Context and weekend notes
Austria opened the next phase of the 2025 title fight with McLaren trying to turn its steady points advantage into a more forceful statement weekend. The Red Bull Ring is short, rhythm-heavy, and punishes any small loss of traction or braking confidence, so a clean McLaren weekend here mattered as a signal that the car's advantage was no longer limited to one circuit type.
Qualifying summary
Norris secured pole with a 1:03.971, Leclerc lined up second for Ferrari, and Piastri took third in the other McLaren. That front row mattered because Spielberg is short enough that even tiny margins define track position, and McLaren putting both cars in the first three created immediate strategic pressure on Ferrari and Red Bull before the lights even went out.
Race key events
Norris converted pole into victory in 1:23:47.693, with Piastri following 2.695 seconds behind to complete a McLaren one-two. Leclerc finished third for Ferrari, while Alonso claimed fastest lap in 1:07.924. Austria therefore worked as a control weekend for McLaren: no chaos, no recovery drive, just pace at the front and maximum constructors' damage.
| Pos | Driver | Team |
|---|---|---|
| 1 | Lando Norris | McLaren |
| 2 | Oscar Piastri | McLaren |
| 3 | Charles Leclerc | Ferrari |
Technical/strategy highlights
The Red Bull Ring rewarded a car that could repeatedly launch out of slow corners without overheating the rear tyres, and McLaren managed that balance better than the field.
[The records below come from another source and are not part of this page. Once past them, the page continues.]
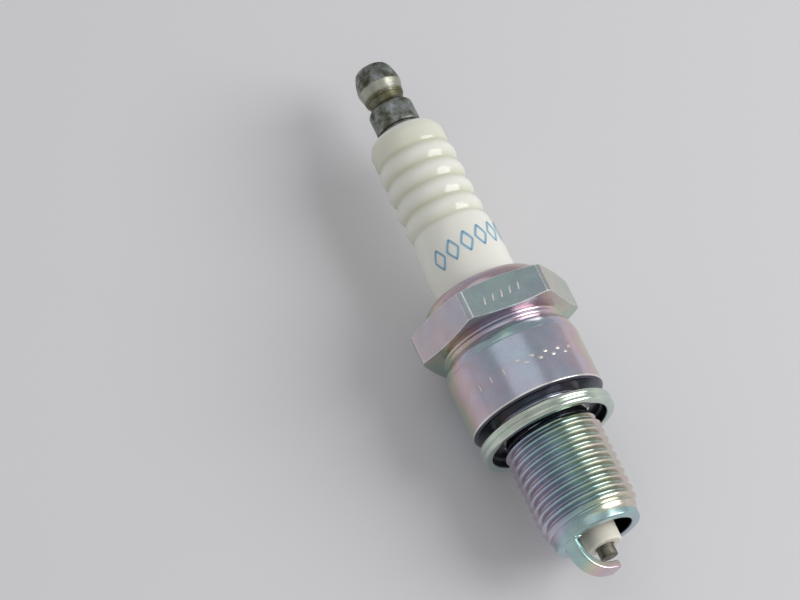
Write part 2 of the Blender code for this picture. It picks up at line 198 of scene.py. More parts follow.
class Look:
    """One procedural material, with short calls for its nodes. Sockets and plain values mix freely."""

    def __init__(self, name):
        self.material = bpy.data.materials.new(name)
        self.material.use_nodes = True
        self.tree = self.material.node_tree
        self.shader = self.tree.nodes["Principled BSDF"]
        # Millimetres along the plug, across it and upwards, and the turn as 0..1 with straight up at 0.5.
        x, y, z = self.split(self.add("ShaderNodeTexCoord").outputs["Object"])
        self.height = self.maths("MULTIPLY_ADD", y, 1 / MM, -SEAT_Y / MM)
        self.side = self.maths("MULTIPLY", x, 1 / MM)
        self.up = self.maths("MULTIPLY_ADD", z, 1 / MM, -AXIS_Z / MM)
        turn = self.maths("ARCTAN2", self.side, self.up)
        self.turn = self.maths("MULTIPLY_ADD", turn, 0.5 / math.pi, 0.5)
        self.place = self.join(self.side, self.height, self.up)
        # Stretched round the axis, so that noise reads as the marks of a lathe.
        around, along = 0.06, 3.0
        self.lines = self.join(
            self.maths("MULTIPLY", self.side, around),
            self.maths("MULTIPLY", self.height, along),
            self.maths("MULTIPLY", self.up, around),
        )

    def add(self, kind, **settings):
        node = self.tree.nodes.new(kind)
        for key, value in settings.items():
            setattr(node, key, value)
        return node

    def feed(self, socket, value):
        """Links another socket into an input, or sets the input's value."""
        if isinstance(value, bpy.types.NodeSocket):
            self.tree.links.new(value, socket)
        elif isinstance(value, tuple) and len(value) == 3 and socket.type == "RGBA":
            socket.default_value = (*value, 1.0)
        else:
            socket.default_value = value

    def split(self, vector):
        node = self.add("ShaderNodeSeparateXYZ")
        self.feed(node.inputs[0], vector)
        return node.outputs[0], node.outputs[1], node.outputs[2]

    def join(self, x, y, z):
        node = self.add("ShaderNodeCombineXYZ")
        for socket, value in zip(node.inputs, (x, y, z)):
            self.feed(socket, value)
        return node.outputs[0]

    def maths(self, operation, *values):
        node = self.add("ShaderNodeMath", operation=operation)
        for socket, value in zip(node.inputs, values):
            self.feed(socket, value)
        return node.outputs[0]

    def noise(self, vector, scale, detail=2.0, rough=0.5):
        node = self.add("ShaderNodeTexNoise")
        self.feed(node.inputs["Vector"], vector)
        self.feed(node.inputs["Scale"], scale)
        self.feed(node.inputs["Detail"], detail)
        self.feed(node.inputs["Roughness"], rough)
        return node.outputs["Fac"]

    def ramp(self, value, stops):
        node = self.add("ShaderNodeValToRGB")
        fill_ramp(node, stops)
        self.feed(node.inputs[0], value)
        return node.outputs[0]

    def mix(self, share, first, second, blend="MIX"):
        node = self.add("ShaderNodeMix", data_type="RGBA", blend_type=blend)
        self.feed(node.inputs[0], share)
        self.feed(node.inputs[6], first)
        self.feed(node.inputs[7], second)
        return node.outputs[2]

    def span(self, value, low, high, first=0.0, last=1.0):
        """Maps low..high to first..last, held at both ends."""
        node = self.add("ShaderNodeMapRange")
        for socket, number in zip(node.inputs, (value, low, high, first, last)):
            self.feed(socket, number)
        return node.outputs[0]

    def band(self, value, start, full, fade, end):
        """A share that is 1 from full to fade, and 0 before start and after end."""
        return self.maths("MULTIPLY", self.span(value, start, full), self.span(value, end, fade))

    def slide(self, share, first, second):
        """A value that goes from first to second as the share goes from 0 to 1."""
        return self.maths("MULTIPLY_ADD", self.maths("SUBTRACT", second, first), share, first)

    def radius(self):
        """Distance from the plug's axis, in millimetres."""
        squares = self.maths("MULTIPLY", self.side, self.side)
        return self.maths("SQRT", self.maths("MULTIPLY_ADD", self.up, self.up, squares))

    def bump(self, height, strength, distance):
        node = self.add("ShaderNodeBump")
        self.feed(node.inputs["Height"], height)
        self.feed(node.inputs["Strength"], strength)
        self.feed(node.inputs["Distance"], distance)
        self.tree.links.new(node.outputs[0], self.shader.inputs["Normal"])

    def set(self, **inputs):
        """Sets the shader's inputs, named with _ for a space, and gives back the material."""
        for key, value in inputs.items():
            self.feed(self.shader.inputs[key.replace("_", " ")], value)
        return self.material


def srgb(red, green, blue):
    """A colour given as 0..255 display values, as linear values."""
    return tuple(((value / 255 + 0.055) / 1.055) ** 2.4 for value in (red, green, blue))


# Display colours of the passivated film as it thickens. The order starts again after the last one.
STRAW = (222, 215, 190)
ROSE = (222, 192, 198)
LILAC = (197, 191, 212)
STEEL = (176, 190, 210)
TEAL = (168, 206, 208)
MINT = (188, 213, 190)
FILM_ORDER = (STRAW, ROSE, LILAC, STEEL, TEAL, MINT, STRAW)
# The turn where the film is thickest on the shell and the gasket, and the share of bare metal in its tint.
FILM_SIDE = -10
FILM_PALENESS = 0.2

BARE_ZINC = (212, 214, 214)
BRIGHT_ZINC = (232, 236, 236)
SEAT_SHADE = (88, 85, 98)
# Near-white zinc: the gasket's pale tint, and a painted highlight on the barrel's rim.
PALE_ZINC_AND_HIGHLIGHT = (250, 250, 246)
# Painted shade for the bore and for the inside of the gasket's fold.
HOLLOW_SHADE = (44, 46, 54)


def film(look, thickness):
    """The film's colour for a thickness counted in whole orders."""
    last = len(FILM_ORDER) - 1
    stops = [(index / last, srgb(*colour)) for index, colour in enumerate(FILM_ORDER)]
    return look.mix(FILM_PALENESS, look.ramp(look.maths("FRACT", thickness), stops), srgb(*BARE_ZINC))


def swing_round(look, middle, swing, side=FILM_SIDE):
    """A film thickness that is middle + swing on one side of the plug and middle - swing opposite."""
    angle = math.radians(side)
    towards = look.maths("MULTIPLY", look.side, math.sin(angle))
    towards = look.maths("MULTIPLY_ADD", look.up, math.cos(angle), towards)
    cosine = look.maths("DIVIDE", towards, look.radius())
    return look.maths("MULTIPLY_ADD", cosine, swing, middle)


def drift(look, thickness, amount):
    """Lets the film wander in slow clouds."""
    slow = look.maths("SUBTRACT", look.noise(look.place, 0.28, 4.0), 0.5)
    return look.maths("MULTIPLY_ADD", slow, amount, thickness)


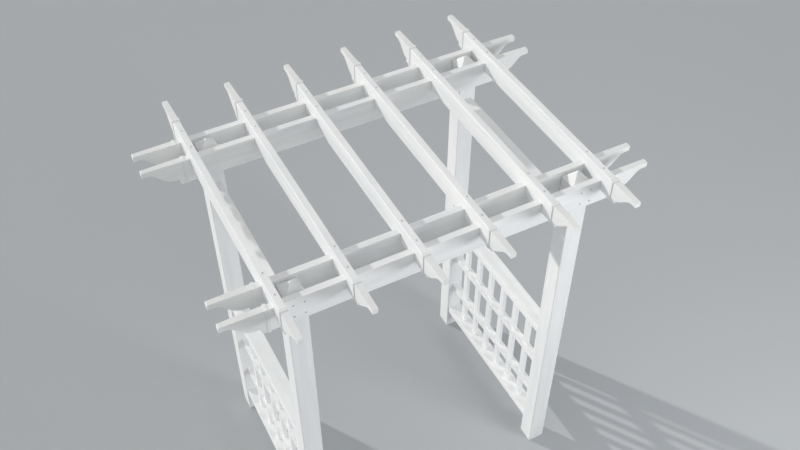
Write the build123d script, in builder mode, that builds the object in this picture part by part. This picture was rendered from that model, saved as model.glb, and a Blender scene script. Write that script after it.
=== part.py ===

Ferrari remained close enough to stay relevant, but Austria suggested McLaren had become the team most capable of combining single-lap speed with race-long tyre control.
Post-race and impact
After Round 11, Piastri still led the drivers' standings on 216 points, but Norris had closed to 201 and kept the title fight clearly intra-team. Verstappen remained third on 155. McLaren's constructors' lead grew to 417 points, with Ferrari on 201 and Mercedes on 199, making Spielberg another weekend where the papaya team scored heavily with both cars instead of relying on one headline drive.